Mais 70 % de ce gain a été annulé par l’augmentation spectaculaire du temps scolaire. La durée annuelle de la scolarité a augmenté chez les enfants, et les jeunes étudient plus longtemps. L’un dans l’autre, les jeunes passent aujourd’hui 3 fois plus de temps à l’école (graph. 2).

Graphique 2. Temps scolaire des jeunes de 5 à 22 ans (par en et par tête)


Pour se rendre au travail et à l’école, il faut compter un certain temps de déplacement, que les auteurs évaluent à 10 % du temps de travail quotidien. Ce temps de commuting n’a pas baissé depuis un siècle, l’augmentation des distances ayant été compensée par la plus grande rapidité des moyens de déplacement et la réduction du nombre de jours ouvrés.

A côté du travail, de l’école et du temps de transport, il faut distinguer entre ce qui relève du loisir et ce qui relève du travail domestique. A cet effet, les auteurs ont défini comme loisir toute activité extra scolaire ou professionnelle qui donne du plaisir. Pour classer les activités dans les catégories « travail domestique » vs « loisir », il suffit donc de demander aux gens si cette activité leur donne du plaisir. C’est ce qu’a fait une enquête de l’Université du Maryland en 1995 (tableau 1). Les activités en gras ont donc été classées comme « travail domestique ».

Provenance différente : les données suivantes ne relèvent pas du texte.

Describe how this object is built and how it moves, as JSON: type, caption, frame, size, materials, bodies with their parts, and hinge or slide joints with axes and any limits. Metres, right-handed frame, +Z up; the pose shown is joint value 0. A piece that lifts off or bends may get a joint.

Comment a évolué le travail domestique depuis un siècle ? Le développement des appareils ménagers, la réduction de la taille des familles, le recours croissant aux services de l’Etat-Providence pour les soins et la garde des personnes dépendantes, etc. ont beaucoup réduit la charge de travail domestique. Pourtant, le temps de travail domestique n’a pas diminué !

En fait, le temps libéré a été réaffecté… aux services domestiques. Au début du 20ème siècle, il fallait quatre heures de travail pour laver tout le linge de la famille. Aujourd’hui, 40 minutes suffisent. Résultat : on change de vêtements et de drap beaucoup plus souvent ! Il y a cent ans, écrivent les auteurs, « porter des vêtements propres, manger avec des couverts propres, avoir une maison propre, des enfants propres… était un luxe que les pauvres ne pouvaient se permettre ». Les appareils ménagers ont provoqué une révolution en matière d’hygiène et de nutrition. Pour cette raison, le temps de travail domestique des femmes au foyer n’a pas diminué.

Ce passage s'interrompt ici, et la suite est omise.